Thankfully, Lorre saved face with his other success story, The Big Bang Theory. But, really, there can only be one Charlie Harper, Lorre – and you fired him!
• SHAMELESS – A WASTED SHAMBLES OF A SERIES THAT’S MADE AN IMPRESSION:
This is one of those shows that make you go WTF! No disrespect to William H Macy, but he is a contemptible drunk bum. Funny? Well, that’s debatable. I think the reason this series even got the nod for a third instalment is because of those steamy – not quite Kim Kardashian – sex scenes.
• TWO BROKE GIRLS – AIRHEADED FUN:
Paris Hilton-meets-Miley Cyrus. Well, that’s more or less the chalk and cheese difference between new BFFs Caroline (Beth Behrs) and Max (Kat Dennings), struggling waitresses trying to launch their own cupcake business.
The riches-to-rags twist – with Caroline left disgraced and penniless after her father is imprisoned for running a Ponzi scheme – gives birth to an array of comic scenarios. A deliciously lightweight comedy with funny, tongue-in-cheek dialogue that doesn’t require much thought.
• MODERN FAMILY – THIS FAMILY TREE HAS TAKEN ROOT
Dysfunctional American families are a goldmine for networks. Like 30 Rock, viewers can’t get enough of the interrelated Pritchett family – and they keep cropping up on the Golden Globe and Primetime Emmy Awards nominations list. An uproarious offering with distinctively etched and rib-tickling characters that covers the full gamut of maddening family drama.
• ARROW AND XIII – NEW HEROES ON THE BLOCK
Given the roll-out of superhero movies this year, it was bound to permeate the small screen at some point. And that is exactly what Arrow, featuring the delectable Stephen Amell, delivers.
Based on a fictional comic book character called Green Arrow, the series has a very Robin Hood-esque feel. The drama is so-so, but the eye-candy hero keeps me glued to the screen. That chiselled body!
Another interesting arrival is Stuart Townsend as the title character in XIII. Viewers are thrust into this spy world where deception is the order of the day. Think along the lines of the fast-paced action and intrigue of xXx.
I can’t believe he has taken this long to make an appearance, but, damn, he makes an impression. Drool!
• TERRA NOVA – TALK ABOUT ALIENATING FANS:
With the mighty Steven Spielberg’s name attached to this sci-fi drama, curiosity was piqued. After all, the man with the Midas touch in the genre always strikes gold, eh? Wrong.
What was most cringeworthy, aside from the preposterous plot, was the laughably substandard cinematography.
At least Fox was wise enough to decide against picking it up for a follow-on season.
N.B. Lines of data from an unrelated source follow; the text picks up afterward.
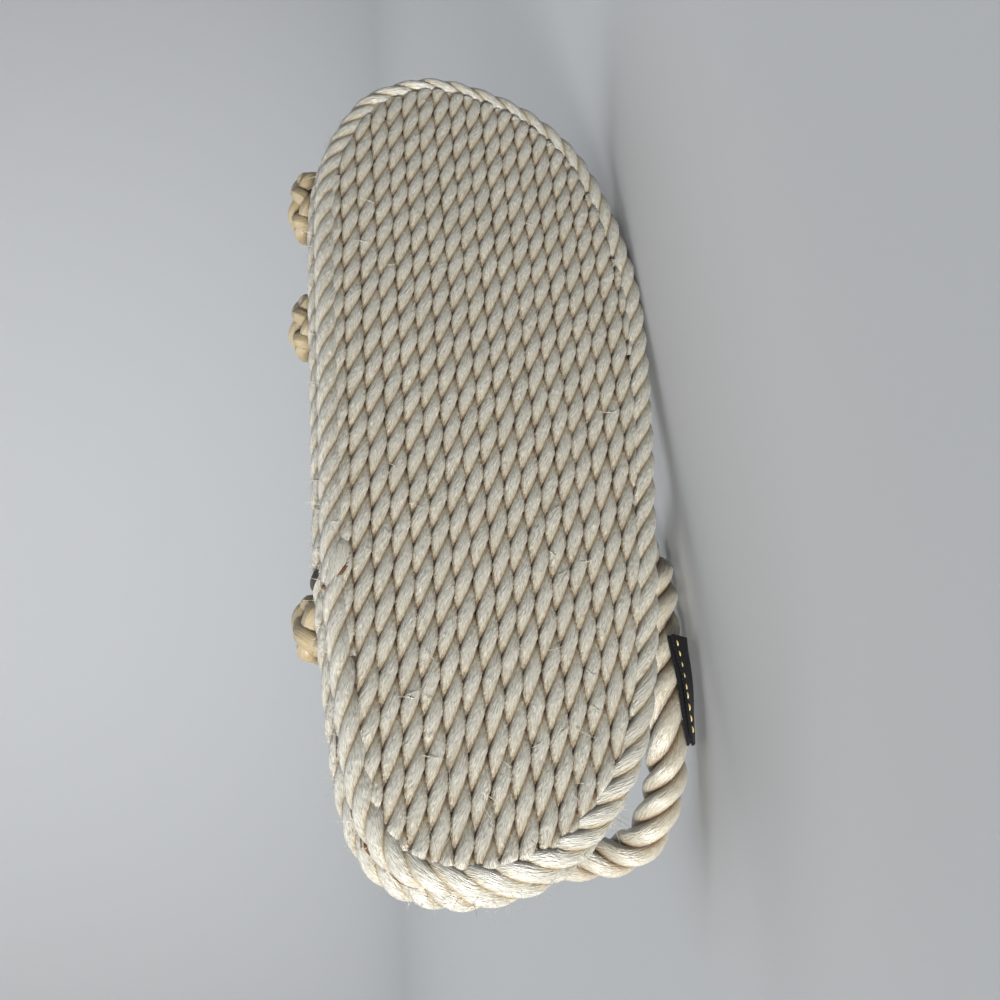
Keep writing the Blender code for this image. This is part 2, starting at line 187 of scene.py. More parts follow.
def rope_finish(name, crest, flank, groove, pit, roughness, sheen, bump, streaks, ior=2.2):
    """Glossy rope yarn: fine fibres along the rope, with painted shade that makes it darker and warmer down
    in the grooves.
    """
    made = bpy.data.materials.new(name)
    made.use_nodes = True
    nodes, links = made.node_tree.nodes, made.node_tree.links
    skin = nodes["Principled BSDF"]
    skin.inputs["IOR"].default_value = ior
    skin.inputs["Sheen Weight"].default_value = sheen
    skin.inputs["Sheen Roughness"].default_value = 0.35
    skin.inputs["Coat Weight"].default_value = 0.18
    skin.inputs["Coat Roughness"].default_value = 0.28

    # Painted shade: the groove attribute moves the colour from crest through flank and groove to pit, darker
    # towards the hollows.
    depth = nodes.new("ShaderNodeAttribute")
    depth.attribute_name = "groove"
    shade = nodes.new("ShaderNodeValToRGB")
    stops = shade.color_ramp.elements
    stops[0].position, stops[0].color = 0.0, (*crest, 1.0)
    stops[1].position, stops[1].color = 1.0, (*pit, 1.0)
    for position, colour in ((0.42, flank), (0.74, groove)):
        stop = stops.new(position)
        stop.color = (*colour, 1.0)
    links.new(depth.outputs["Fac"], shade.inputs["Fac"])

    run = nodes.new("ShaderNodeUVMap")
    run.uv_map = "run"
    fibre_noises = []
    for across, along, detail in ((3.4, 0.60, 3.0), (1.5, 0.22, 2.0)):
        stretch = nodes.new("ShaderNodeMapping")
        stretch.inputs["Scale"].default_value = (across, along, 1.0)
        fibres = nodes.new("ShaderNodeTexNoise")
        fibres.inputs["Scale"].default_value = 1.0
        fibres.inputs["Detail"].default_value = detail
        links.new(run.outputs["UV"], stretch.inputs["Vector"])
        links.new(stretch.outputs["Vector"], fibres.inputs["Vector"])
        fibre_noises.append(fibres)
    fine, yarns = fibre_noises

    place = nodes.new("ShaderNodeTexCoord")
    wear = nodes.new("ShaderNodeTexNoise")
    wear.inputs["Scale"].default_value = 130.0
    wear.inputs["Detail"].default_value = 3.0
    links.new(place.outputs["Object"], wear.inputs["Vector"])
    wear_range = nodes.new("ShaderNodeMapRange")
    wear_range.inputs["From Min"].default_value = 0.35
    wear_range.inputs["From Max"].default_value = 0.75
    wear_range.inputs["To Min"].default_value = 1.0
    wear_range.inputs["To Max"].default_value = 0.86
    links.new(wear.outputs["Fac"], wear_range.inputs["Value"])

    streak_range = nodes.new("ShaderNodeMapRange")
    streak_range.inputs["From Min"].default_value = 0.30
    streak_range.inputs["From Max"].default_value = 0.70
    streak_range.inputs["To Min"].default_value = 1.0 - streaks
    streak_range.inputs["To Max"].default_value = 1.0 + streaks * 0.4
    links.new(fine.outputs["Fac"], streak_range.inputs["Value"])
    tone = nodes.new("ShaderNodeMath")
    tone.operation = "MULTIPLY"
    links.new(wear_range.outputs["Result"], tone.inputs[0])
    links.new(streak_range.outputs["Result"], tone.inputs[1])
    coloured = nodes.new("ShaderNodeVectorMath")
    coloured.operation = "SCALE"
    links.new(shade.outputs["Color"], coloured.inputs["Vector"])
    links.new(tone.outputs["Value"], coloured.inputs["Scale"])
    links.new(coloured.outputs["Vector"], skin.inputs["Base Color"])

    gloss = nodes.new("ShaderNodeMapRange")
    gloss.inputs["From Min"].default_value = 0.3
    gloss.inputs["From Max"].default_value = 0.7
    gloss.inputs["To Min"].default_value = roughness - 0.08
    gloss.inputs["To Max"].default_value = roughness + 0.10
    links.new(fine.outputs["Fac"], gloss.inputs["Value"])
    links.new(gloss.outputs["Result"], skin.inputs["Roughness"])

    both = nodes.new("ShaderNodeMath")
    both.operation = "MULTIPLY_ADD"
    both.inputs[1].default_value = 0.9
    links.new(yarns.outputs["Fac"], both.inputs[0])
    links.new(fine.outputs["Fac"], both.inputs[2])
    relief = nodes.new("ShaderNodeBump")
    relief.inputs["Strength"].default_value = bump
    relief.inputs["Distance"].default_value = 0.0006
    links.new(both.outputs["Value"], relief.inputs["Height"])
    links.new(relief.outputs["Normal"], skin.inputs["Normal"])
    return made


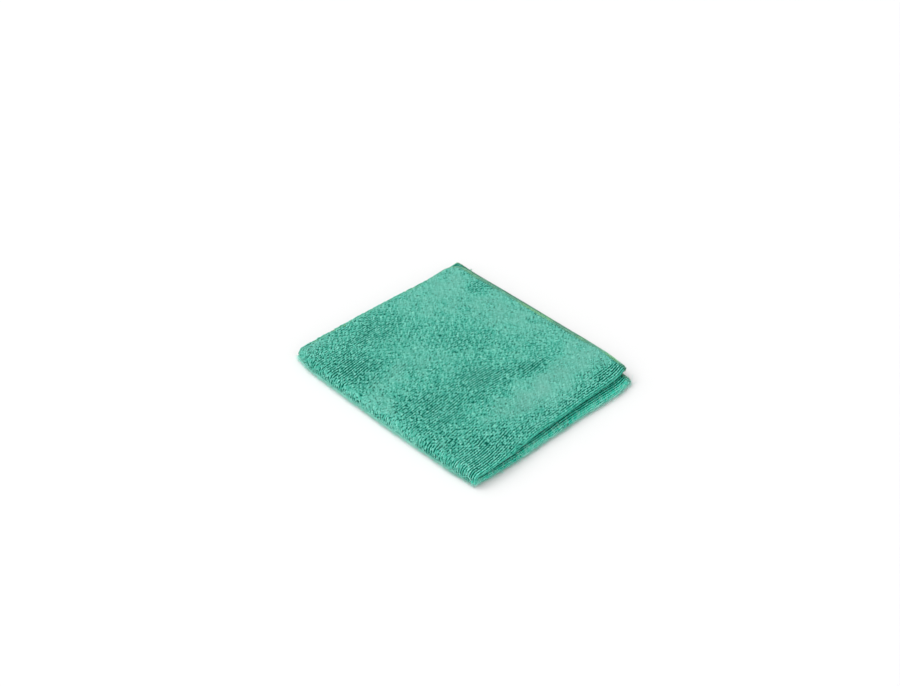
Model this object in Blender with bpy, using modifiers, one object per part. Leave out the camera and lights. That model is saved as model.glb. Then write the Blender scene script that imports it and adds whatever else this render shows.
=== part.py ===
"""A microfibre terry cloth, folded in half twice into a flat pad of four layers.

Metres, +Z up. The ribs of the knit run along X. The first fold lies along the ribs, at low Y,
and makes a pair of layers. The second fold crosses the ribs, at low X, and stacks that pair on
itself. The hems lie at high X and high Y, and the pad rests on the flat underside of its lowest
layer. One open surface in the middle of the cloth is folded, and Solidify makes it cloth again.
"""

import math

import bmesh
import bpy

NAME = "cloth"

# The cloth laid flat: its overlocked outline, and its thickness with the pile of both faces
ALONG_RIBS = 0.3490
ACROSS_RIBS = 0.3940
THICKNESS = 0.0023
LAYER_GAP = 0.0005

# How far the two folds miss the middle of the cloth. The lower pair is longer than the upper one
# along X, and the two inner layers are a little longer than the outer ones along Y.
SECOND_FOLD_MISS = -0.0008
FIRST_FOLD_MISS = 0.0005

# The lower pair has turned a little under the upper one, so that its fold shows at high X
LOWER_PAIR_TURN = 0.0035

# The outer layers go round the outside of the second fold, so their hems end sooner at high X.
# Beside the first fold the knit stretches instead, over this width.
STRETCH_WIDTH = 0.060

# Corner radius where the overlock turns, for each corner of the flat cloth
CORNERS = (
    # end along the ribs, end across the ribs, radius
    ("upper", "outer", 0.016),
    ("upper", "inner", 0.002),
    ("lower", "inner", 0.002),
    ("lower", "outer", 0.003),
)

# Where air holds two layers apart: a soft mound in one gap, placed as shares of the pad's sides
LOFTS = (
    # gap, place along X, place along Y, reach along X, reach along Y, height
    ("pairs", 1.05, -0.05, 0.46, 0.30, 0.0004),
    ("pairs", 0.45, 0.02, 0.35, 0.14, 0.0005),
    ("upper", 0.55, 0.50, 0.45, 0.40, 0.0007),
    ("upper", 0.80, 0.10, 0.22, 0.12, 0.0004),
    ("upper", 0.20, 0.78, 0.16, 0.14, 0.0003),
    ("lower", 0.50, 0.45, 0.50, 0.45, 0.0003),
)

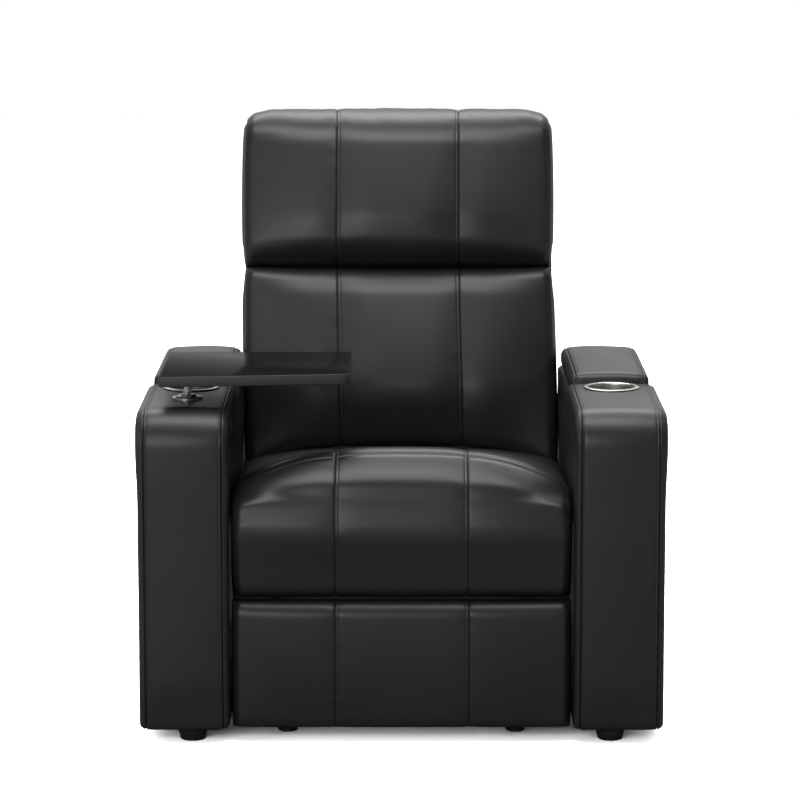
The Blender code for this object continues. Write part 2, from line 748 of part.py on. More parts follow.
def build_arm(name, side):
    """An upholstered arm with its cup hole, storage well and feet."""
    corners = [
        (FRONT_Y, ARM_BOTTOM_Z, ARM_CORNER_RADIUS, 0),
        (ARM_REAR_Y, ARM_BOTTOM_Z, ARM_CORNER_RADIUS, 0),
        (ARM_REAR_Y, RIM_Z, 0, 0),
        (BLOCK_REAR_Y, RIM_Z, 0, 0),
        (BLOCK_REAR_Y, ARM_TOP_Z, 0, 0),
        (FRONT_Y, ARM_TOP_Z, ARM_FRONT_TOP_RADIUS, 0),
    ]
    body = side_plate(f'arm_{name}', side, ARM_INNER_X, ARM_WIDTH, (0, 0, 0), [flat(rounded(corners))],
                      LEATHER)
    edge = body.modifiers.new('piped_edges', 'BEVEL')
    edge.width = ARM_EDGE_BEVEL
    edge.segments = 2
    edge.limit_method = 'ANGLE'
    edge.angle_limit = SHARP_ANGLE
    middle = side * ARM_MID_X
    half_well = ARM_WIDTH / 2 - WELL_WALL
    well = box(f'well_{name}', (middle - half_well, LID_FRONT_Y + WELL_WALL, RIM_Z - WELL_DEPTH),
               (middle + half_well, ARM_REAR_Y - WELL_REAR_WALL, RIM_Z + OVERRUN), None, CUTTERS)
    floor = ARM_TOP_Z - CUP_DEPTH - CUP_WALL - CUP_HOLE_PLAY
    hole = rod(f'cup_hole_{name}', (middle, CUP_Y, floor), (middle, CUP_Y, ARM_TOP_Z + OVERRUN),
               CUP_OUTER_RADIUS + CUP_HOLE_PLAY, None, CUTTERS, CUP_STEPS)
    cut(body, well, hole)
    return body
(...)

Pity the same couldn’t be said of the Oscar-winning director-producer who has made some of the most iconic extra-terrestrial/sci-fi movies with some of the most stupendous scenes.
• VAMPIRE DIARIES – STILL GOT THAT MEAT:
Once again, a hugely successful show for Vuzu on Monday nights was relocated – amid all the channel shuffles and introductions – to M-Net Series on a Saturday night.
Yes, teenagers will really cancel their plans to paint the town red and stay home to watch the show. Not. Even worse, there are no repeats.
Thankfully, my PVR has made it possible to get my weekly fill of the gorgeous Salvatore brothers, Stephen and Damon, as they come to blows over what’s best for Elena, who is struggling with the whole adjustment of being a vampire.
A few new characters and a myriad bloody curve balls still makes this one of my favourite shows.
• PERSON OF INTEREST – LOST MY ATTENTION:
Like FlashForward, some series look intriguing on paper, but not so much on screen. Person of Interest, with Jim Caviezel as John Reese, a former member of the US Army Special Forces and, later, a CIA field officer who went missing, started on an ambitious note.
It basically revolved around recluse billionaire software genius Harold Finch (Michael Emerson), recruiting him to help prevent a crime that’s been predicted by his specially built program.
Sadly, the plot was a little too clever for the show’s own good.
I was indifferent about whether I watched or missed it.